On our third date, he made dinner for me at his apartment. I remember sitting in his kitchen in Somerville, drinking the wine I’d brought and eating the goat cheese he’d put out for me to munch on while he bustled about. The meal started with tomato soup, and he served roasted tomatoes with the entrée. I don’t like tomatoes, but I was impressed with his culinary skills. I congratulated myself on having found a man who was not only handsome, smart, and funny, but could cook. When he found out that I was a take-out kind of gal, he was disappointed. I decided to step up my cooking.

Then I met my future mother-in-law and I began to feel like I was living inside a bad joke with the punch line, “not as good as his mother makes it.” My MIL is an outstanding cook. I was intrigued, and a little annoyed.
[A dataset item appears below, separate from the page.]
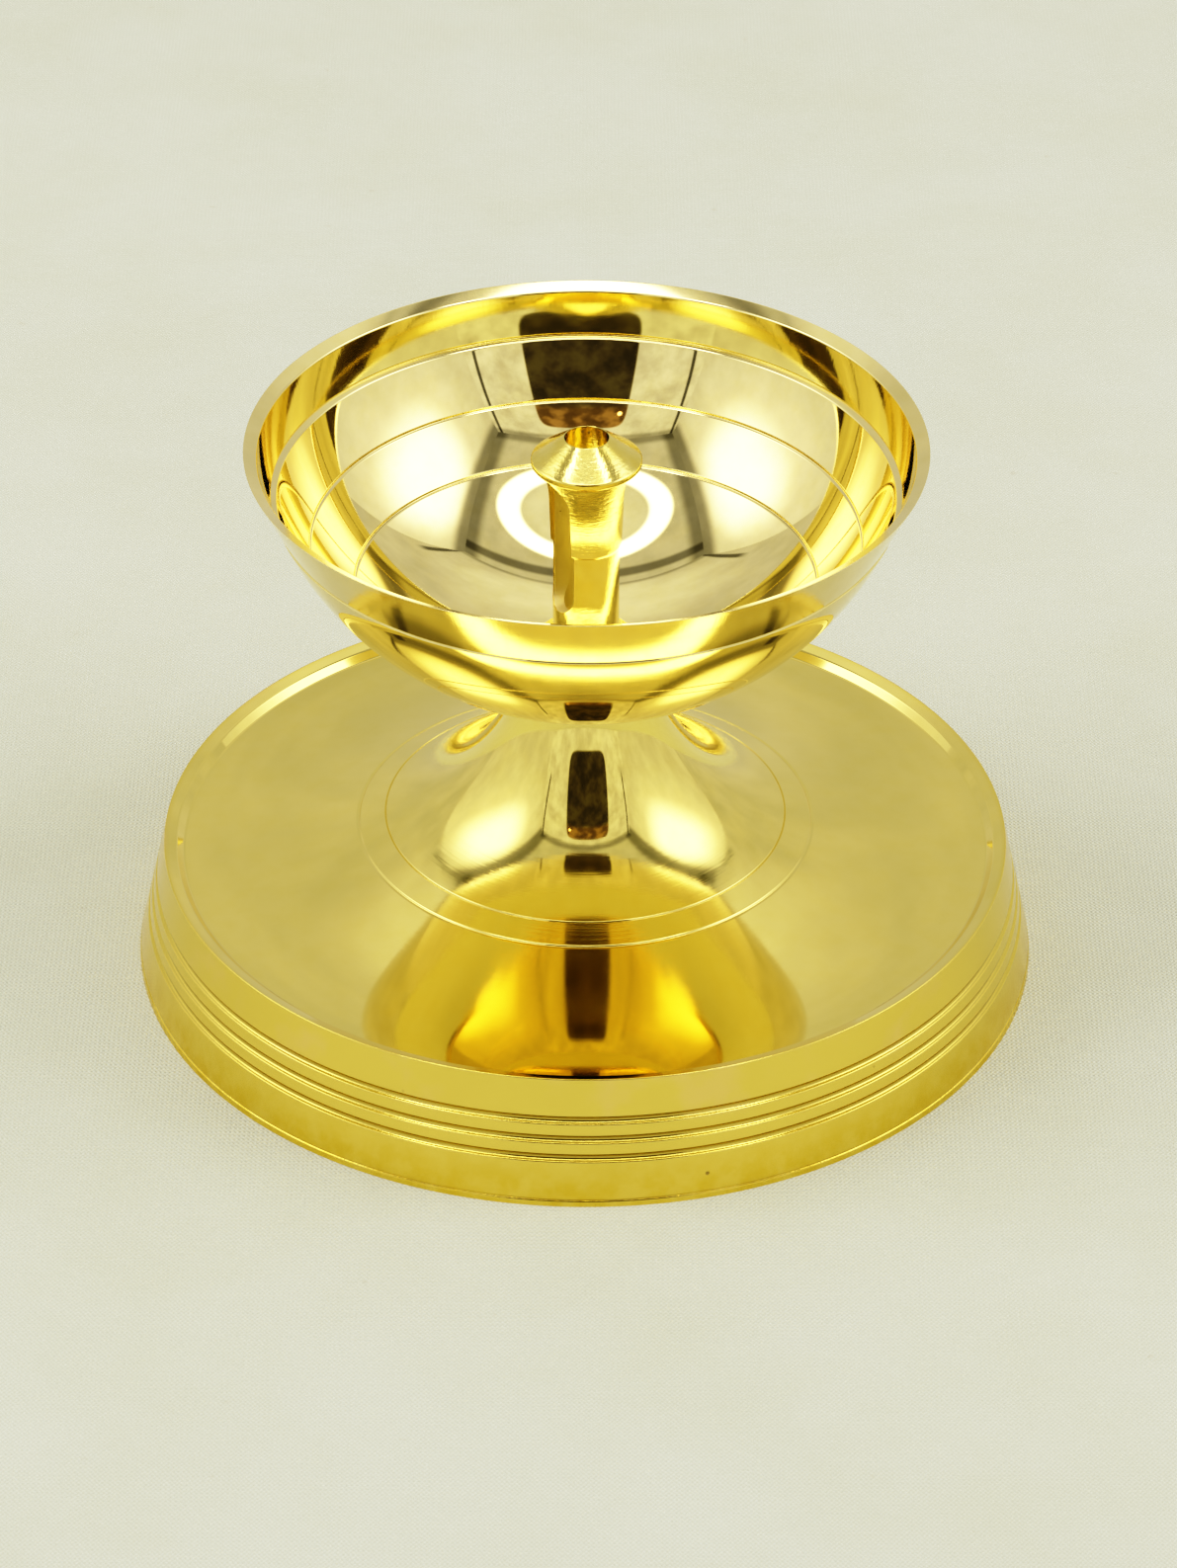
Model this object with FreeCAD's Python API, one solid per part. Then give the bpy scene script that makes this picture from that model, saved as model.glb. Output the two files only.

Particularly because, after committing to the long-term relationship, I discovered that Andrew didn’t actually do much cooking. He had cleverly dangled the possibility that he would cook as bait and I had swallowed the hook.

During our double-income-no-kid years, cooking never posed much of a problem. Between Andrew’s penchant for pizza and my love of Chinese food we could go for weeks without turning on the oven. Then we had Hannah and we had to confront the subject all over again. Although Andrew argued that pizza provided a balanced meal, Hannah never developed a taste for it, and before she had teeth who could blame her?

I managed to perfect half a dozen suitable dinners and before long my loving daughter learned to say, “That again?” When I picked her up after school, she would ask what we were having for dinner and then express her dismay. I started sticking my fingers in my ears when I saw her coming. While my repertoire has increased, and Hannah’s taste buds (and manners) have developed, dinner remains somewhat problematical at our house and frankly, I don’t expect it will ever get any better. I just don’t enjoy cooking.

If after reading this you’re feeling bad for my mom, don’t. One day Hannah will write about what an abysmal model she had for cooking and my mom will have the last laugh.